De même, les participants soulignent le manque d'éducation de qualité disponible pour les personnes handicapées, en particulier les femmes, ce qui contribue à réduire leurs conditions socio-économiques. La pauvreté affecte les femmes handicapées de manière disproportionnée, recalant la participation politique au deuxième rang de leurs priorités. Leur participation politique peut même s'avérer impossible lorsque des contributions financières sont nécessaires pour rejoindre des organisations politiques, comme c'est le cas au Cameroun.
Leadership et mentoring
Ce qui, affirme Joseph Teu, est contraire à l'article 25 Pacte international relatif aux droits civils et politiques.

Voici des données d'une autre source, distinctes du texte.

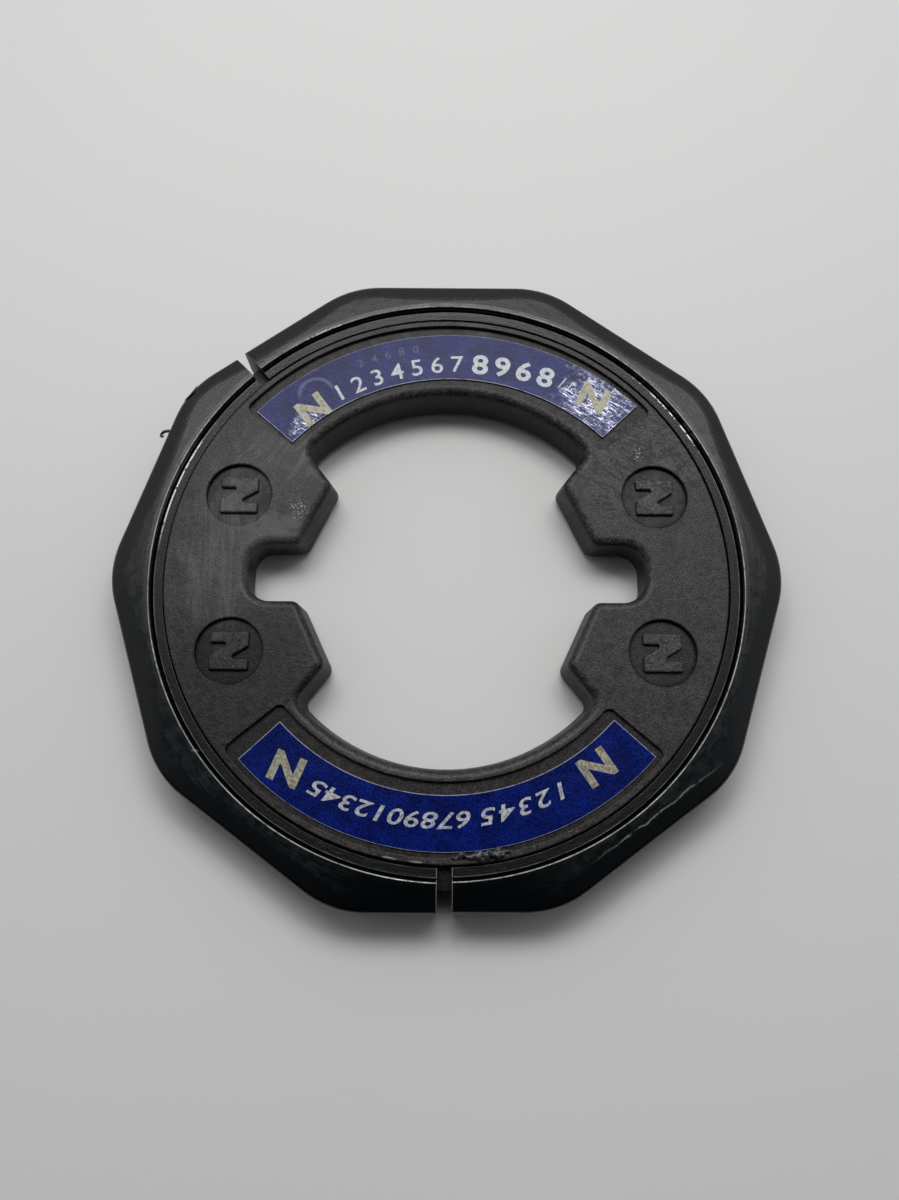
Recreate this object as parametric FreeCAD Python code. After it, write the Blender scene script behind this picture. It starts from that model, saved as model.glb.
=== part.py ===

Ce texte dispose en effet : « Tout citoyen a le droit et la possibilité, sans aucune des discriminations visées à l'article 2 et sans restrictions déraisonnables:
a) De prendre part à la direction des affaires publiques, soit directement, soit par l'intermédiaire de représentants librement choisis;
b) De voter et d'être élu, au cours d'élections périodiques, honnêtes, au suffrage universel et égal et au scrutin secret, assurant l'expression libre de la volonté des électeurs;
c) D'accéder, dans des conditions générales d'égalité, aux fonctions publiques de son pays. »
En vue d'oeuvrer pour la promotion des droits en question au Cameroun, une campagne de sensibilisation, leadership et mentoring pour une meilleure participation des femmes en situation de handicap a la vie est lancée par l'association dénommée « HANDICAPÉS ET FIERS » dont le siège est à Douala. Cette organisation, soutenue par XOESE : Le Fonds pour les Femmes, est préoccupée par le manque d'information sur les dispositions prévues en matière d'accessibilité et d'aménagements à toutes les étapes du processus électoral afin de permettre aux personnes handicapées de sexe féminin d'exercer plus facilement leur droit de vote, ainsi que par le nombre restreint de personnes handicapées postulant ou accédant à des fonctions publiques électives.